Penso ser um privilégio da imensa nação sportinguista sentir que no seu seio existem personalidades com a grandeza e a fulgurante inteligência de Miguel Poiares Maduro. Se a isso juntarmos um surpreendente jornalista como Ricardo Granada, teremos uma entrevista muito próxima da perfeição...
Está tudo dito!...
Leoninamente,
Até à próxima
Confesso ser 'agradável' ao ouvido..., ouvir MPM a falar... já quanto ao conteúdo... ponho algumas dúvidas, designadamente, ao perceptivel argumento do presidente do clube ser diferente do da SAD... mas o que, na práctica, estará por detrás dessa opinião... é que me leva a pedir reflexão profunda... Porque o facto de os poderes deverem continuar nas mãos dos sócios... se for um poder de 'uma mão cheia de... nada..." pouco relevante é... Ficamos com os problemas e os dissabores... ficarão outros com as "soluções"... e os louvores... E a separação de poderes entre os dois orgãos... poderá ser um primeiro passo para a dissociação total entre os mesmos... algo que é..., na práctica, o cerne da questão em que agora nos vemos envolvidos... Afinal, no sistema actual, os sócios mantiveram, de facto, o poder...!!! Se no futuro tivermos um político no Clube e um Poder Absoluto na SAD o que faremos...???

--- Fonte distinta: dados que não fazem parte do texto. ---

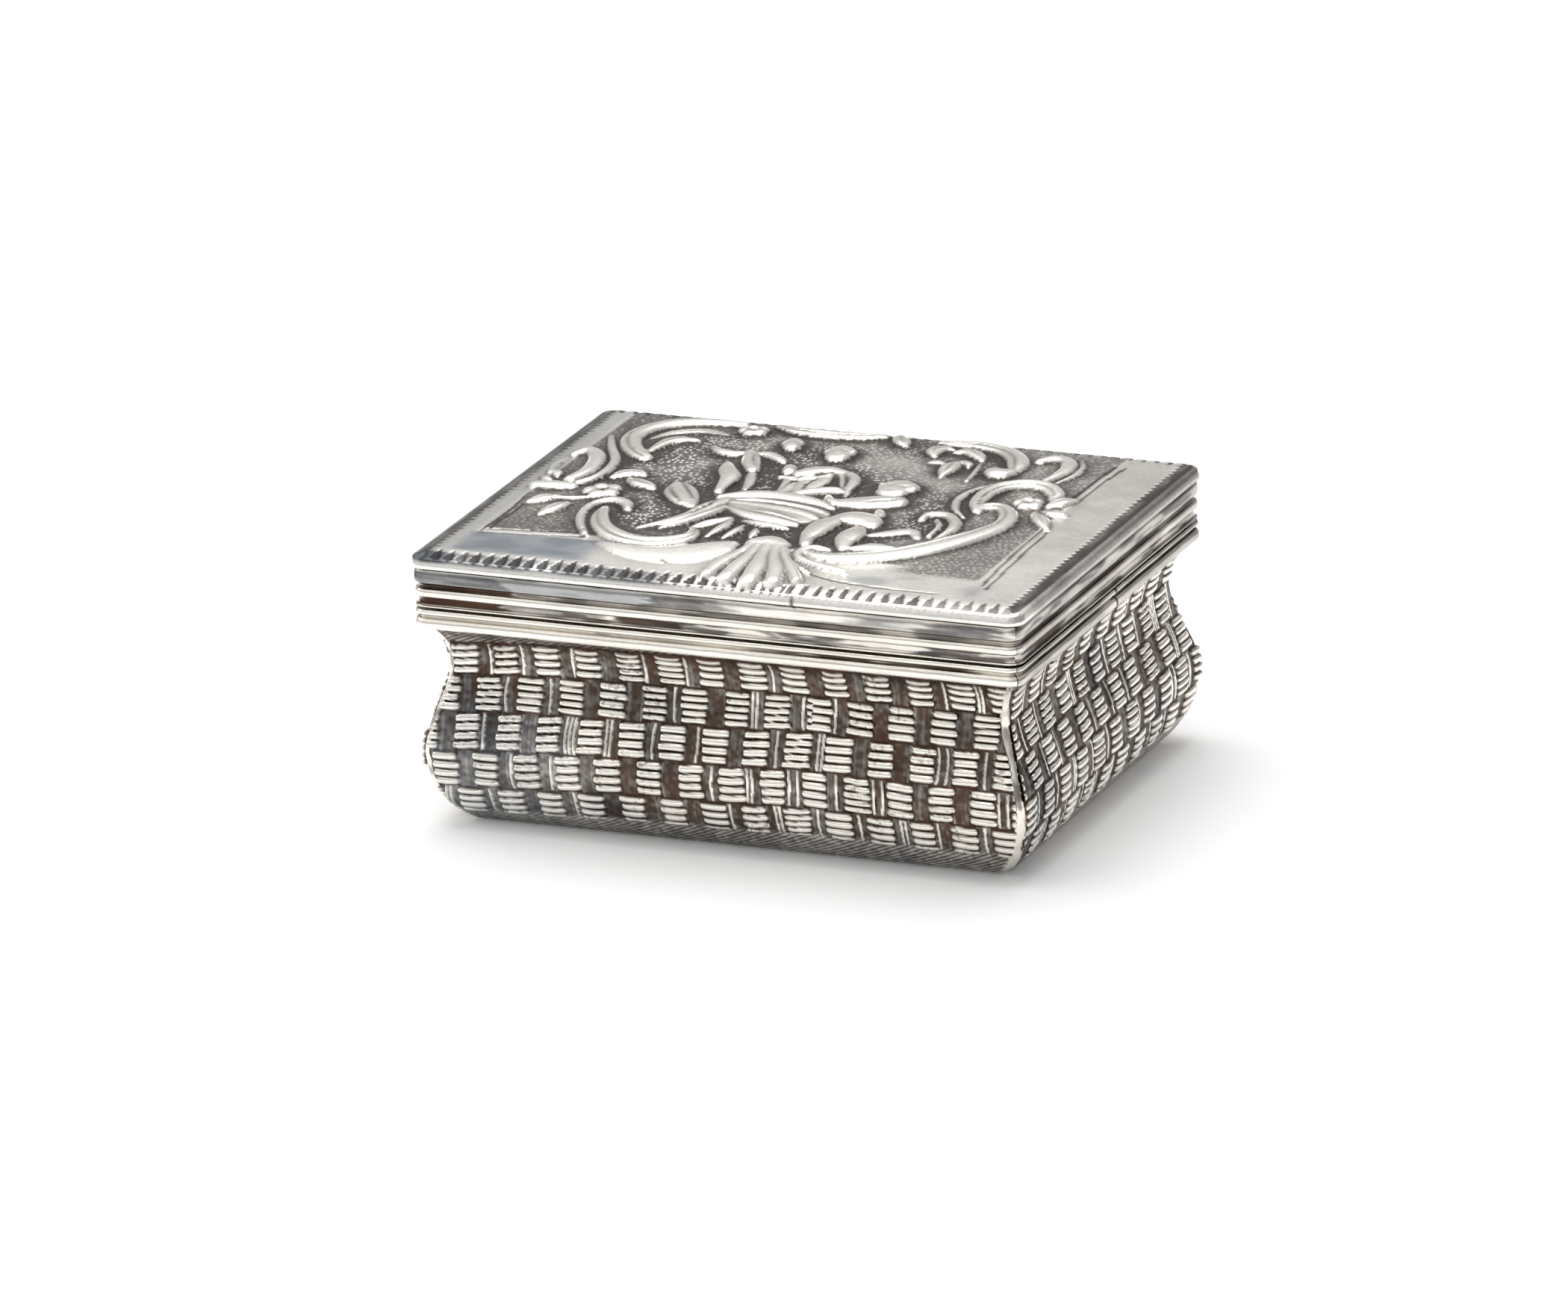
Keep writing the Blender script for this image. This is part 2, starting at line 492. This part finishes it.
def make_wall(side, material):
    """One struck wall: the ring's own side with its raised weave blocks."""
    columns_x, columns_y = 2 * FRONT_PAIRS, 2 * SIDE_PAIRS
    bm = bmesh.new()
    rows = wall_ring(bm, 0.0, columns_x, columns_y)
    corner_faces = 2
    starts = {"right": corner_faces, "back": 2 * corner_faces + columns_y,
              "left": 3 * corner_faces + columns_y + columns_x,
              "front": 4 * corner_faces + 2 * columns_y + columns_x}
    columns = columns_x if side in ("front", "back") else columns_y
    for row in range(WEAVE_ROWS):
        for column in range(columns):
            if (row + column) % 2:
                continue
            block = [rows[row * STEPS_PER_ROW + step][starts[side] + column]
                     for step in range(STEPS_PER_ROW)]
            bmesh.ops.inset_region(bm, faces=block, thickness=BLOCK_SLOPE, depth=BLOCK_RISE,
                                   use_boundary=True, use_even_offset=True)
    keep_side(bm, side, CORNER_SEAM_WIDTH / 2 + SOLDER_GAP)
    return add_object("wall_" + side, bm, material)


def make_corner_seam(name, sign_x, sign_y, material):
    """A plain filled corner strip: the ring's slice about one 45 degree plane."""
    bm = bmesh.new()
    wall_ring(bm, CORNER_SEAM_PROUD, 1, 1)
    corner = Vector((sign_x * HALF_WIDTH, sign_y * HALF_DEPTH, 0.0))
    along = Vector((sign_x, sign_y, 0.0)).normalized()
    across = Vector((-along.y, along.x, 0.0))
    reach = FOOT_INSET + SHEET_THICKNESS + CUT_OVERRUN
    planes = ((corner + across * CORNER_SEAM_WIDTH / 2, across),
              (corner - across * CORNER_SEAM_WIDTH / 2, -across),
              (corner - along * 2 * reach, -along))
    for point, normal in planes:
        cut = bmesh.ops.bisect_plane(bm, geom=bm.verts[:] + bm.edges[:] + bm.faces[:],
                                     plane_co=point, plane_no=normal, clear_outer=True)
        edges = [item for item in cut["geom_cut"] if isinstance(item, bmesh.types.BMEdge)]
        if edges:
            bmesh.ops.holes_fill(bm, edges=edges, sides=0)
    return add_object(name, bm, material)


def make_base_plate(material):
    """Flat plate with a softened edge that the box rests on."""
    edge = BASE_EDGE_RADIUS
    levels = ((BASE_INSET + edge, 0.0), (BASE_INSET, edge),
              (BASE_INSET, BASE_THICKNESS - edge), (BASE_INSET + edge, BASE_THICKNESS))
    bm = bmesh.new()
    loops = [plan_loop(bm, inset, height, CORNER_RADIUS, 1, 1) for inset, height in levels]
    skin_loops(bm, loops, closed=False)
    bm.faces.new(loops[0])
    bm.faces.new(loops[-1])
    return add_object("base_plate", bm, material)


def make_bezel(side, material):
    """Upright inner strip that the lid frame closes over."""
    top = CASE_RIM_TOP + BEZEL_RISE
    bottom = CASE_RIM_TOP - BEZEL_DROP
    inner = BEZEL_OUTER_INSET + BEZEL_THICKNESS
    radius = INNER_CORNER_RADIUS
    profile = [(BEZEL_OUTER_INSET, bottom, radius),
               (BEZEL_OUTER_INSET, top - BEZEL_THICKNESS / 2, radius),
               (BEZEL_OUTER_INSET + BEZEL_THICKNESS / 4, top, radius),
               (inner, top, radius), (inner, bottom, radius)]
    return ring_profile_object("bezel_" + side, profile, side, material)


def dome_height(share):
    """Height of the dome at a share of the way in from its shoulder."""
    return SHOULDER_TOP + DOME_RISE * (1 - (1 - share) ** 2)


def height_under(point):
    """Height of the dome or its shoulder under a plan point."""
    inset = min(HALF_WIDTH - abs(point.x), HALF_DEPTH - abs(point.y))
    if inset < SHOULDER_WIDTH:
        rolled = 1 - inset / SHOULDER_WIDTH
        return LIP_TOP + SHOULDER_RISE * math.sqrt(1 - rolled ** 2)
    share = (inset - SHOULDER_WIDTH) / (HALF_DEPTH - SHOULDER_WIDTH)
    return dome_height(min(share, DOME_SHARES[-1]))


def plan_point(shares):
    """Plan point at shares of the lid's half width and half depth."""
    return Vector((shares[0] * HALF_WIDTH, shares[1] * HALF_DEPTH))


def smooth_path(points, count):
    """Evenly spaced points on a smooth curve through a stroke's points."""
    fine = []
    for index, (start, end) in enumerate(zip(points, points[1:])):
        before = points[max(index - 1, 0)]
        after = points[min(index + 2, len(points) - 1)]
        fine += interpolate_bezier(start, start + (end - before) / 6,
                                   end - (after - start) / 6, end, FINE_STEPS)[:-1]
    fine.append(points[-1])
    return even_steps(fine, count)


def add_ridge(bm, stroke, half_width, rise, steps):
    """A rounded ridge along a smooth stroke; each point's third share sets its width."""
    points = []
    for share_x, share_y, width_share in stroke:
        place = plan_point((share_x, share_y))
        points.append(Vector((place.x, place.y, half_width * width_share)))
    path = smooth_path(points, steps)
    loops = []
    for index, point in enumerate(path):
        run = path[min(index + 1, steps)] - path[max(index - 1, 0)]
        across = Vector((-run.y, run.x)).normalized() * point.z
        crown = rise * (point.z / half_width) ** CROWN_POWER
        loop = []
        for side_share, rise_share in RIDGE_SHARES:
            place = point.to_2d() + across * side_share
            loop.append(bm.verts.new((place.x, place.y, height_under(point) + crown * rise_share)))
        loops.append(loop)
    skin_loops(bm, loops, closed=False)
    bm.faces.new(loops[0])
    bm.faces.new(loops[-1])


def add_boss(bm, point, half_width, half_length, rise, segments):
    """A low rounded boss on the dome."""
    place = Matrix.Translation((point.x, point.y, height_under(point)))
    shape = Matrix.Diagonal((half_width, half_length, rise, 1.0))
    bmesh.ops.create_uvsphere(bm, u_segments=segments, v_segments=BOSS_RINGS, radius=1.0,
                              matrix=place @ shape)


def make_relief():
    """All the chased strokes as one guide that the lid plate is joined with."""
    bm = bmesh.new()
    strokes = ((SCROLL_SHARES, SCROLL_HALF_WIDTH, SCROLL_RISE, LONG_STEPS),
               (LEAF_SHARES, LEAF_HALF_WIDTH, LEAF_RISE, SHORT_STEPS),
               (LIMB_SHARES, LIMB_HALF_WIDTH, LIMB_RISE, SHORT_STEPS),
               (DRAPERY_SHARES, DRAPERY_HALF_WIDTH, DRAPERY_RISE, SHORT_STEPS),
               (SHELL_SHARES, SHELL_HALF_WIDTH, SHELL_RISE, SHORT_STEPS))
    for table, half_width, rise, steps in strokes:
        for stroke in table:
            add_ridge(bm, stroke, half_width, rise, steps)
    for shares in HEAD_SHARES:
        add_boss(bm, plan_point(shares), HEAD_HALF_WIDTH, HEAD_HALF_HEIGHT, HEAD_RISE,
                 HEAD_SEGMENTS)
    add_boss(bm, plan_point(KNOB_SHARES), KNOB_RADIUS, KNOB_RADIUS, KNOB_RISE, HEAD_SEGMENTS)
    for shares in FLOWER_SHARES:
        for petal in range(PETAL_COUNT):
            turn = 2 * math.pi * petal / PETAL_COUNT
            reach = Vector((math.cos(turn), math.sin(turn))) * PETAL_REACH
            add_boss(bm, plan_point(shares) + reach, PETAL_RADIUS, PETAL_RADIUS, PETAL_RISE,
                     PETAL_SEGMENTS)
    return make_guide("relief_strokes", bm)


def make_lid_plate(material):
    """Domed sheet with a plain lip, a rolled shoulder and a hollow underside."""
    edge = LIP_THICKNESS / 4
    top = [(edge, LIP_BOTTOM), (0.0, LIP_BOTTOM + edge), (0.0, LIP_TOP - edge),
           (edge, LIP_TOP)]
    for step in range(1, SHOULDER_STEPS + 1):
        angle = math.pi / 2 * step / SHOULDER_STEPS
        top.append((edge + (SHOULDER_WIDTH - edge) * (1 - math.cos(angle)),
                    LIP_TOP + SHOULDER_RISE * math.sin(angle)))
    reach = HALF_DEPTH - SHOULDER_WIDTH
    dome = [(SHOULDER_WIDTH + reach * share, dome_height(share)) for share in DOME_SHARES]
    under = [(inset, height - PLATE_THICKNESS) for inset, height in reversed(dome)]
    under.append((SHOULDER_WIDTH + PLATE_THICKNESS, SHOULDER_TOP - PLATE_THICKNESS))
    under.append((LID_FRAME_INNER_INSET + PLATE_THICKNESS / 2, LIP_BOTTOM))
    bm = bmesh.new()
    loops = []
    for inset, height in top + dome:
        loops.append(plan_loop(bm, inset, height, CORNER_RADIUS, 1, 1))
    split = len(loops)
    for inset, height in under:
        loops.append(plan_loop(bm, inset, height, INNER_CORNER_RADIUS, 1, 1))
    skin_loops(bm, loops[:split], closed=False)
    skin_loops(bm, loops[split:] + loops[:1], closed=False)
    bm.faces.new(loops[split - 1])
    bm.faces.new(loops[split])
    return add_object("lid_plate", bm, material)


def circle_loop(bm, along, radius):
    """Vertices of a circle about the hinge axis at one place along X."""
    turns = [2 * math.pi * step / ROUND_FACETS for step in range(ROUND_FACETS)]
    return [bm.verts.new((along, HINGE_Y + radius * math.cos(turn),
                          SEAM_HEIGHT + radius * math.sin(turn))) for turn in turns]


def make_knuckle(name, start, end, material):
    """One drawn tube of the hinge, bored for the pin."""
    bore = PIN_RADIUS + PIN_GAP
    bm = bmesh.new()
    loops = [circle_loop(bm, start, bore), circle_loop(bm, start, KNUCKLE_RADIUS),
             circle_loop(bm, end, KNUCKLE_RADIUS), circle_loop(bm, end, bore)]
    skin_loops(bm, loops, closed=True)
    return add_object(name, bm, material)


def make_pin(material):
    """Hinge wire with softly rounded ends that stand out of the tube."""
    half = HINGE_HALF_LENGTH + PIN_END
    soft = PIN_RADIUS / 3
    bm = bmesh.new()
    places = ((-half, PIN_RADIUS - soft), (-half + soft, PIN_RADIUS),
              (half - soft, PIN_RADIUS), (half, PIN_RADIUS - soft))
    loops = [circle_loop(bm, along, radius) for along, radius in places]
    skin_loops(bm, loops, closed=False)
    bm.faces.new(loops[0])
    bm.faces.new(loops[-1])
    return add_object("hinge_pin", bm, material)


def make_channel_cutter():
    """Long cylinder about the hinge axis that hollows the two back rails."""
    half = HALF_WIDTH + CUT_OVERRUN
    radius = KNUCKLE_RADIUS + SOLDER_GAP
    bm = bmesh.new()
    loops = [circle_loop(bm, -half, radius), circle_loop(bm, half, radius)]
    skin_loops(bm, loops, closed=False)
    bm.faces.new(loops[0])
    bm.faces.new(loops[-1])
    return make_guide("channel_cutter", bm)


def make_hinge(silver, steel):
    """Tube hinge: the case carries the odd knuckles and the lid the even ones."""
    pieces = {"case": [], "lid": []}
    names = {0: "case_knuckle_left", 2: "case_knuckle_middle", 4: "case_knuckle_right",
             1: "lid_knuckle_left", 3: "lid_knuckle_right"}
    pitch = 2 * HINGE_HALF_LENGTH / KNUCKLE_COUNT
    for index in range(KNUCKLE_COUNT):
        start = -HINGE_HALF_LENGTH + index * pitch
        knuckle = make_knuckle(names[index], start + KNUCKLE_SIDE_GAP / 2,
                               start + pitch - KNUCKLE_SIDE_GAP / 2, silver)
        pieces["lid" if index % 2 else "case"].append(knuckle)
    pieces["case"].append(make_pin(steel))
    return pieces


def put_on_hinge(objects):
    """Parents the lid's pieces to an empty on the hinge axis."""
    axis = bpy.data.objects.new("lid_axis", None)
    axis.location = (0.0, HINGE_Y, SEAM_HEIGHT)
    bpy.context.scene.collection.objects.link(axis)
    bpy.context.view_layer.update()
    for obj in objects:
        obj.parent = axis
        obj.matrix_parent_inverse = axis.matrix_world.inverted()


def main():
    """Builds the case, the lid and the hinge."""
    clear_scene()
    wall_silver = make_material("struck_silver", WALL_COLOUR, WALL_ROUGHNESS)
    bright_silver = make_material("planished_silver", BRIGHT_COLOUR, BRIGHT_ROUGHNESS)
    chased_silver = make_material("chased_silver", CHASED_COLOUR, CHASED_ROUGHNESS)
    pin_metal = make_material("hard_silver_wire", PIN_COLOUR, BRIGHT_ROUGHNESS)

    make_base_plate(bright_silver)
    for side in SIDES:
        make_wall(side, wall_silver)
        ring_profile_object("case_rim_" + side, case_rim_profile(), side, bright_silver)
    for name, sign_x, sign_y in CORNERS:
        make_corner_seam("corner_seam_" + name, sign_x, sign_y, bright_silver)
    for side in ("front", "left", "right"):
        make_bezel(side, bright_silver)

    lid = [make_lid_plate(chased_silver)]
    for side in SIDES:
        lid.append(ring_profile_object("lid_frame_" + side, lid_frame_profile(), side,
                                       bright_silver))
    cutter = make_channel_cutter()
    for name in ("case_rim_back", "lid_frame_back"):
        combine(bpy.data.objects[name], cutter, "DIFFERENCE")
    combine(lid[0], make_relief(), "UNION")
    lid += make_hinge(bright_silver, pin_metal)["lid"]
    put_on_hinge(lid)


main()
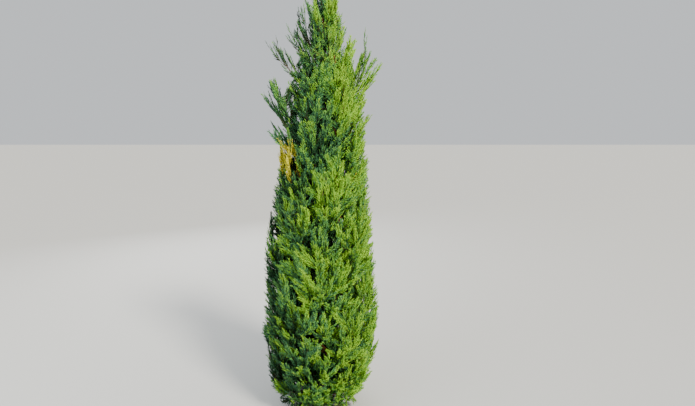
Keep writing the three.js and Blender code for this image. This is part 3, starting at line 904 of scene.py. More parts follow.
# %% Set out the plumes
PLUME_STEP = 0.018
FEWEST_PLUMES = 3
PLUME_PLACES = (0.08, 0.94)
PLUME_ANGLE_DEG = (28, 14)
PLUME_ANGLE_SPREAD_DEG = 9
PLUME_TILT_SPREAD_DEG = 40
PLUME_ROLL_SPREAD_DEG = 40
PLUME_PULL = 0.80
PLUME_LENGTH_SHARE = 0.38
PLUME_LENGTH_LEAST = 0.038
PLUME_TIP_SHRINK = 0.42
PLUME_LENGTH_SPREAD = 0.22
SLIM_HEIGHTS = (1.6, 1.95)
SLIM_SHARES = (1.0, 0.72)
NUMBERS_A_BRANCHLET = 64

plume_counts = np.round(branchlets.length * (PLUME_PLACES[1] - PLUME_PLACES[0]) / PLUME_STEP)
plume_counts = np.maximum(FEWEST_PLUMES, plume_counts).astype(int)
parent = np.repeat(np.arange(len(plume_counts)), plume_counts)
order = np.concatenate([np.arange(count) for count in plume_counts])
parent_limb = branchlets.limb[parent]
number = branchlets.number[parent] * NUMBERS_A_BRANCHLET + order
place = lerp(*PLUME_PLACES, (order + 0.5) / plume_counts[parent])
slimness = np.interp(branchlets.root[parent][:, 2], SLIM_HEIGHTS, SLIM_SHARES)
angle = either_way(PLUME_ANGLE_SPREAD_DEG, parent_limb, number, BY_PLUME_ANGLE)
plume_angle = np.radians(lerp(*PLUME_ANGLE_DEG, place) + angle) * slimness
usual_length = PLUME_LENGTH_LEAST + PLUME_LENGTH_SHARE * branchlets.length[parent]
vigour = 1 + either_way(PLUME_LENGTH_SPREAD, parent_limb, number, BY_PLUME_LENGTH)
longest = usual_length * (1 - PLUME_TIP_SHRINK * place) * vigour * slimness
print("set out:", len(parent), "plumes on", len(plume_counts), "branchlets")

# %% Fit the plumes on their branchlets
PLUME_OVERLAP = 0.08
END_PLUME_SHARE = 0.5


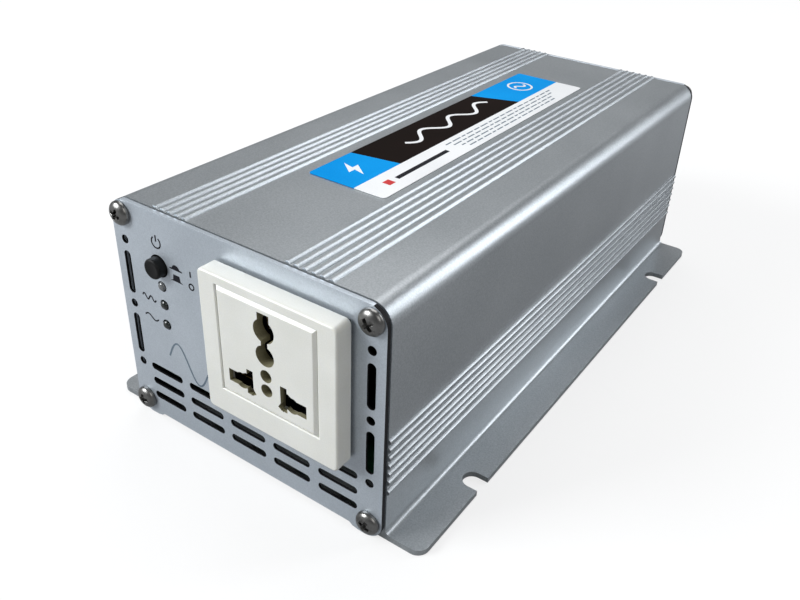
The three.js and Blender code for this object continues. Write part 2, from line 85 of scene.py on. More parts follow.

ResponderEliminarA questão Infantino... não a compreendo.. Então sairam porque assumiram a posição que achavam correcta... ou porque o presidente da FIFA iria 'pagar um preço muito elevado'...???? Parece incongruente... De pouco me interessa o conteúdo FIFA... mas a atitude, de um actual 'opinion maker' do universo leonino e eventual candidato futuro aos corpos socias, é que me é importante esclarecer...
Quanto ao mais... aqui e ali... aceitarei, democraticamente e sem muitas reservas a argumentação..., o que não quer dizer que concorde totalmente... (é como a jurisprudência...!!!) Fica 'claro' que foi convidado a avançar... o que quer que isso signifique, i.e., por quem??? Essa é a pergunta de 1M$???!!!
Quando os políticos interferem, diretamente, no universo clubístico, isso apenas quer dizer que os vícios, as "manhas" e o "modo de estar" dessa atividade é transferida para o "modo de viver" dos clubes. Que o meu clube não se transforme na praia de um bloco central mal amanhado.